------ Supplied material ------

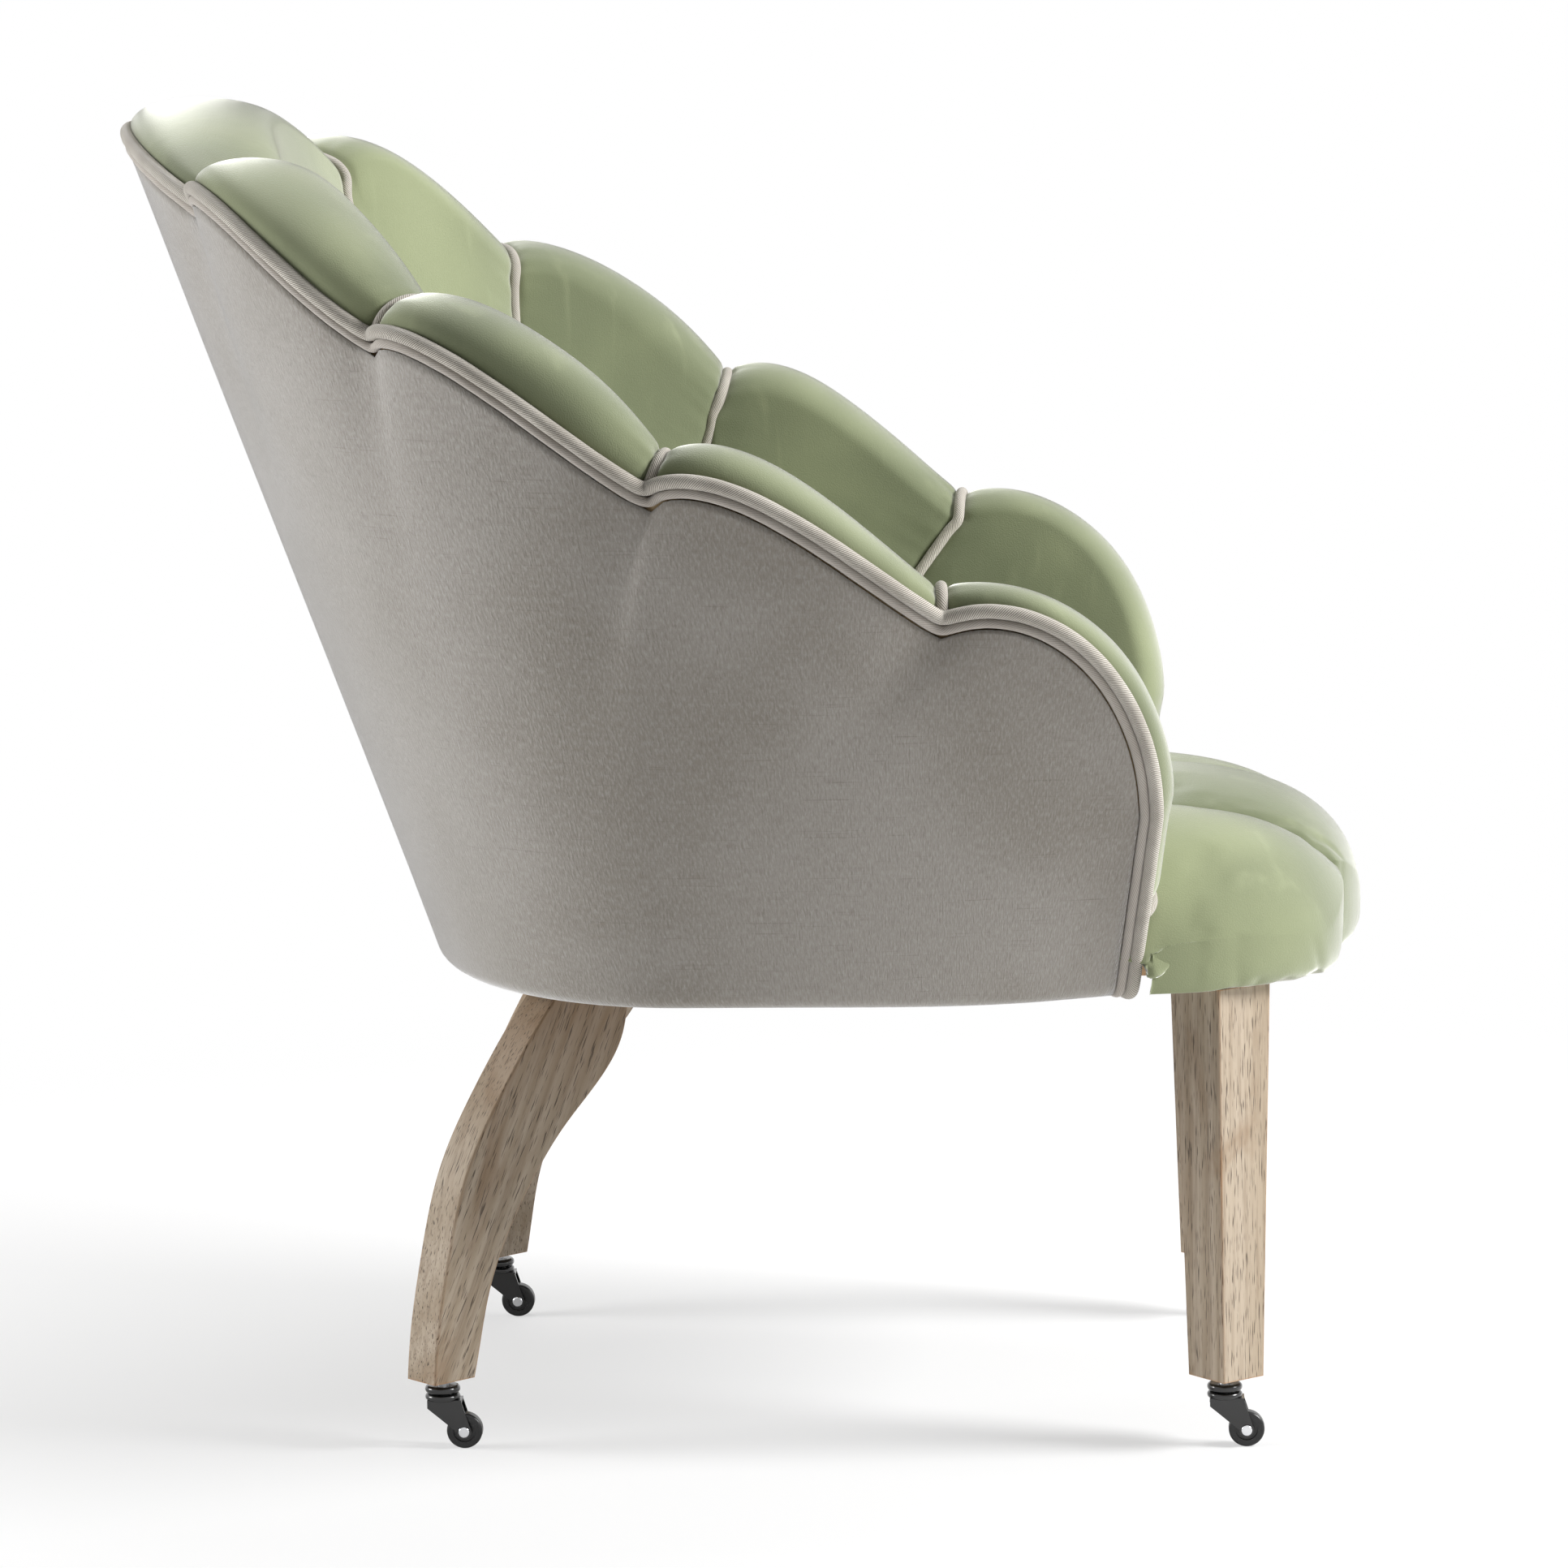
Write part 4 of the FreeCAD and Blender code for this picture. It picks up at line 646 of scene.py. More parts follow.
    def between(self, values: Sequence[float], front: float, lobe: int, v: float) -> float:
        """Value between a lobe's two seams."""
        if lobe == 0:
            return values[0]
        return mix(values[lobe - 1], front if lobe == self.arm else values[lobe], v)

    def inset(self, lobe: int, v: float, z: float) -> float:
        """The notch's dent at a height: it dies out down the wall."""
        share = (z - self.foot_z) / max(self.station(lobe, v)[1] - self.foot_z, 1.0)
        return self.dent(lobe, v) * min(max(share, 0.0), 1.0) ** 1.5

    def roll_axes(self, lobe: int, v: float) -> tuple[Vector, Vector]:
        """Outward direction, and the direction in which the roll rises above the edge."""
        angle, z = self.station(lobe, v)
        out = self.outward(angle, z)
        up = (self.face(angle, z + 1) - self.face(angle, z - 1)).normalized()
        ahead = up.cross(out).normalized()
        if ahead.y > 0:
            ahead = -ahead
        if lobe == 0:
            return out, up
        lean = min(v / self.arch_run, 1.0) * 90 if lobe == self.arm else lookup(angle, self.notch_angles,
            self.seam_leans)
        lean = math.radians(lean)
        return out, up * math.cos(lean) + ahead * math.sin(lean)

    def edge_normal(self, lobe: int, v: float) -> Vector:
        """Direction up from the scalloped edge, square to it, in the outside face."""
        ends = []
        for near in (max(v - 0.01, 0.0), min(v + 0.01, 1.0)):
            angle, z = self.station(lobe, near)
            ends.append(self.wall(angle, z, self.dent(lobe, near)))
        return (ends[1] - ends[0]).cross(self.outward(*self.station(lobe, v))).normalized()

    def below(self, lobe: int, v: float, depth: float, drop: float) -> Vector:
        """Point in from the outside face and square below the edge, mitred at the notches."""
        angle, z = self.station(lobe, v)
        normal = self.edge_normal(lobe, v)
        other = normal
        if lobe and v < 0.001:
            other = self.edge_normal(lobe - 1, 1.0)
        elif lobe < self.arm and v > 0.999:
            other = self.edge_normal(lobe + 1, 0.0)
        elif lobe == 0 and v < 0.001:
            other = self.edge_normal(1, 0.0)
            other = Vector((-other.x, other.y, other.z))
        mitre = (normal + other).normalized()
        return self.wall(angle, z, self.dent(lobe, v) + depth) - mitre * (drop / max(mitre.dot(normal), 0.5))

    def roll_height(self, lobe: int, v: float) -> float:
        """How far the roll stands above the edge."""
        if lobe == self.arm:
            share = 1.0 if v > 0.3 else max(math.sin(math.pi * v / 0.6), 0.0)
        else:
            share = max(math.sin(math.pi * v ** (2.0 if lobe else 1.0)), 0.0)
        return self.between(self.seam_rolls, self.arm_front_roll, lobe,
            v) + self.lobe_rolls[lobe] * share ** 0.9

    def velvet(self, lobe: int, v: float, w: float, lip: float = 0.0, tuck: float = 0.0) -> Vector:
        """Point of a flute's velvet.

        Args:
            lobe: which flute.
            v: share across it, from seam to seam.
            w: 0 to 1 over the roll from the outside, then 1 to 2 down the inside.
            lip: depth behind the piping at which the velvet starts.
            tuck: how far a seam pulls the velvet in here.

        Returns:
            The point in millimetres.
        """
        angle, z = self.station(lobe, v)
        seam = self.between(self.seam_depths, self.arm_front_depth, lobe, v)
        extra = self.lobe_depths[lobe] * (1.0 if lobe == self.arm and v > 0.3 else self.pillow(v))
        if w <= 1:
            out, up = self.roll_axes(lobe, v)
            turn = math.pi * w
            inward = lip + (seam + extra - lip) / 2 * (1 - math.cos(turn))
            height = self.roll_height(lobe, v) * max(math.sin(turn), 0.0) ** 0.9
            edge = self.face(angle, z) - out * self.dent(lobe, v)
            point = edge - out * inward + up * height
            if tuck:
                heart = edge - out * ((seam + extra) / 2)
                point += (heart - point).normalized() * tuck
            return point
        foot_angle, foot_z = self.foot(lobe, v)
        down = w - 1
        here, height = mix(angle, foot_angle, down), mix(z, foot_z, down)
        depth = mix(seam, min(self.foot_seam_depth, seam), down) + extra * (1 - 0.5 * down)
        return self.wall(here, height, depth - tuck + self.inset(lobe, v, height))

    def backing(self, lobe: int, v: float, w: float) -> Vector:
        """Point of a flute's back, down the plywood's inside."""
        angle, z = self.station(lobe, v)
        foot_angle, foot_z = self.foot(lobe, v)
        down = max(w - 1, 0.0)
        height = mix(z, foot_z, down)
        depth = self.backing_depth + self.inset(lobe, v, height)
        return self.wall(mix(angle, foot_angle, down), height, depth)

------

- **Aim**
Write the whole listing out again. Keep every line exactly as it is.

- **Response to this task**
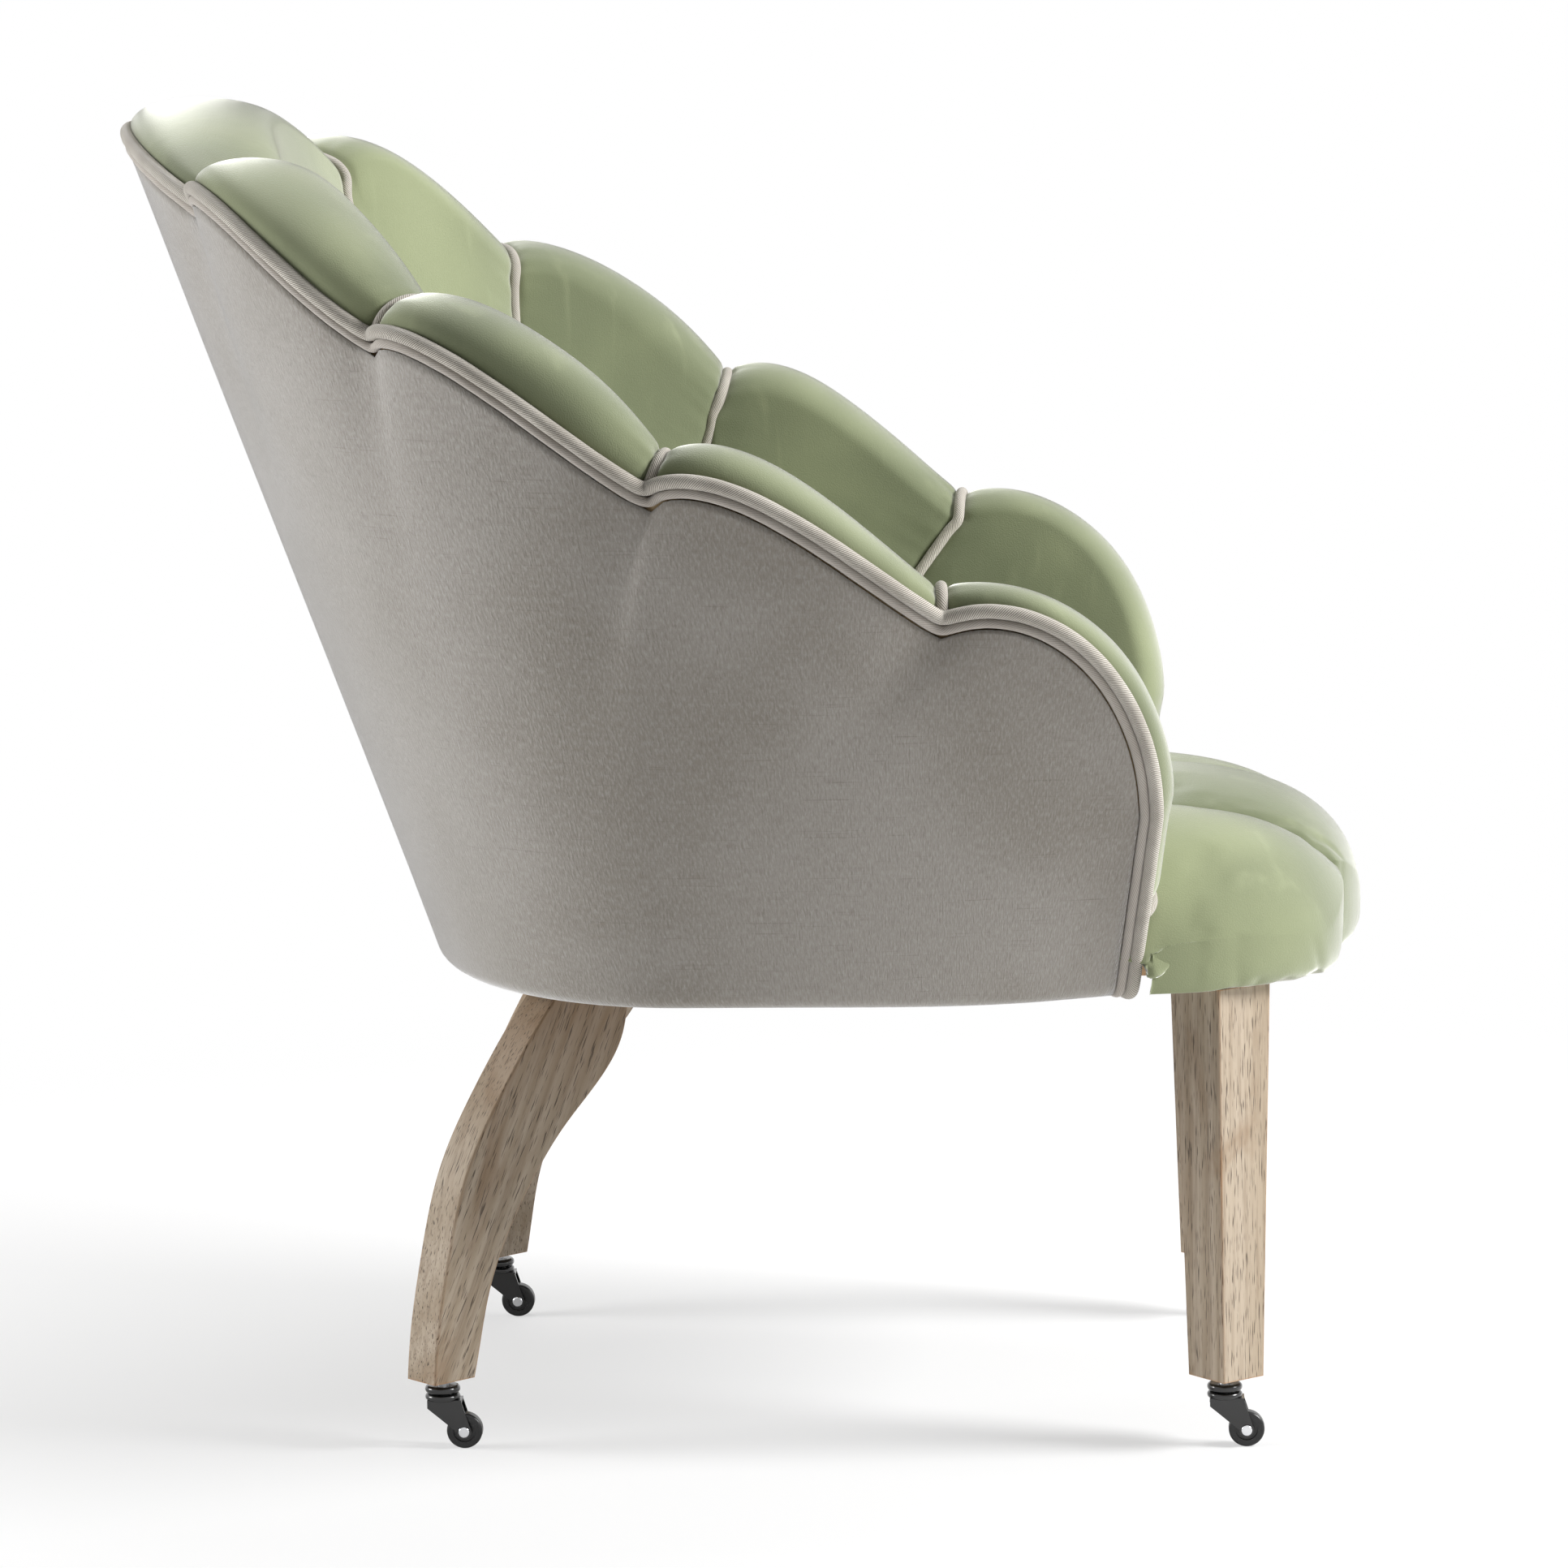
Write part 4 of the FreeCAD and Blender code for this picture. It picks up at line 646 of scene.py. More parts follow.
    def between(self, values: Sequence[float], front: float, lobe: int, v: float) -> float:
        """Value between a lobe's two seams."""
        if lobe == 0:
            return values[0]
        return mix(values[lobe - 1], front if lobe == self.arm else values[lobe], v)

    def inset(self, lobe: int, v: float, z: float) -> float:
        """The notch's dent at a height: it dies out down the wall."""
        share = (z - self.foot_z) / max(self.station(lobe, v)[1] - self.foot_z, 1.0)
        return self.dent(lobe, v) * min(max(share, 0.0), 1.0) ** 1.5

    def roll_axes(self, lobe: int, v: float) -> tuple[Vector, Vector]:
        """Outward direction, and the direction in which the roll rises above the edge."""
        angle, z = self.station(lobe, v)
        out = self.outward(angle, z)
        up = (self.face(angle, z + 1) - self.face(angle, z - 1)).normalized()
        ahead = up.cross(out).normalized()
        if ahead.y > 0:
            ahead = -ahead
        if lobe == 0:
            return out, up
        lean = min(v / self.arch_run, 1.0) * 90 if lobe == self.arm else lookup(angle, self.notch_angles,
            self.seam_leans)
        lean = math.radians(lean)
        return out, up * math.cos(lean) + ahead * math.sin(lean)

    def edge_normal(self, lobe: int, v: float) -> Vector:
        """Direction up from the scalloped edge, square to it, in the outside face."""
        ends = []
        for near in (max(v - 0.01, 0.0), min(v + 0.01, 1.0)):
            angle, z = self.station(lobe, near)
            ends.append(self.wall(angle, z, self.dent(lobe, near)))
        return (ends[1] - ends[0]).cross(self.outward(*self.station(lobe, v))).normalized()

    def below(self, lobe: int, v: float, depth: float, drop: float) -> Vector:
        """Point in from the outside face and square below the edge, mitred at the notches."""
        angle, z = self.station(lobe, v)
        normal = self.edge_normal(lobe, v)
        other = normal
        if lobe and v < 0.001:
            other = self.edge_normal(lobe - 1, 1.0)
        elif lobe < self.arm and v > 0.999:
            other = self.edge_normal(lobe + 1, 0.0)
        elif lobe == 0 and v < 0.001:
            other = self.edge_normal(1, 0.0)
            other = Vector((-other.x, other.y, other.z))
        mitre = (normal + other).normalized()
        return self.wall(angle, z, self.dent(lobe, v) + depth) - mitre * (drop / max(mitre.dot(normal), 0.5))

    def roll_height(self, lobe: int, v: float) -> float:
        """How far the roll stands above the edge."""
        if lobe == self.arm:
            share = 1.0 if v > 0.3 else max(math.sin(math.pi * v / 0.6), 0.0)
        else:
            share = max(math.sin(math.pi * v ** (2.0 if lobe else 1.0)), 0.0)
        return self.between(self.seam_rolls, self.arm_front_roll, lobe,
            v) + self.lobe_rolls[lobe] * share ** 0.9

    def velvet(self, lobe: int, v: float, w: float, lip: float = 0.0, tuck: float = 0.0) -> Vector:
        """Point of a flute's velvet.

        Args:
            lobe: which flute.
            v: share across it, from seam to seam.
            w: 0 to 1 over the roll from the outside, then 1 to 2 down the inside.
            lip: depth behind the piping at which the velvet starts.
            tuck: how far a seam pulls the velvet in here.

        Returns:
            The point in millimetres.
        """
        angle, z = self.station(lobe, v)
        seam = self.between(self.seam_depths, self.arm_front_depth, lobe, v)
        extra = self.lobe_depths[lobe] * (1.0 if lobe == self.arm and v > 0.3 else self.pillow(v))
        if w <= 1:
            out, up = self.roll_axes(lobe, v)
            turn = math.pi * w
            inward = lip + (seam + extra - lip) / 2 * (1 - math.cos(turn))
            height = self.roll_height(lobe, v) * max(math.sin(turn), 0.0) ** 0.9
            edge = self.face(angle, z) - out * self.dent(lobe, v)
            point = edge - out * inward + up * height
            if tuck:
                heart = edge - out * ((seam + extra) / 2)
                point += (heart - point).normalized() * tuck
            return point
        foot_angle, foot_z = self.foot(lobe, v)
        down = w - 1
        here, height = mix(angle, foot_angle, down), mix(z, foot_z, down)
        depth = mix(seam, min(self.foot_seam_depth, seam), down) + extra * (1 - 0.5 * down)
        return self.wall(here, height, depth - tuck + self.inset(lobe, v, height))

    def backing(self, lobe: int, v: float, w: float) -> Vector:
        """Point of a flute's back, down the plywood's inside."""
        angle, z = self.station(lobe, v)
        foot_angle, foot_z = self.foot(lobe, v)
        down = max(w - 1, 0.0)
        height = mix(z, foot_z, down)
        depth = self.backing_depth + self.inset(lobe, v, height)
        return self.wall(mix(angle, foot_angle, down), height, depth)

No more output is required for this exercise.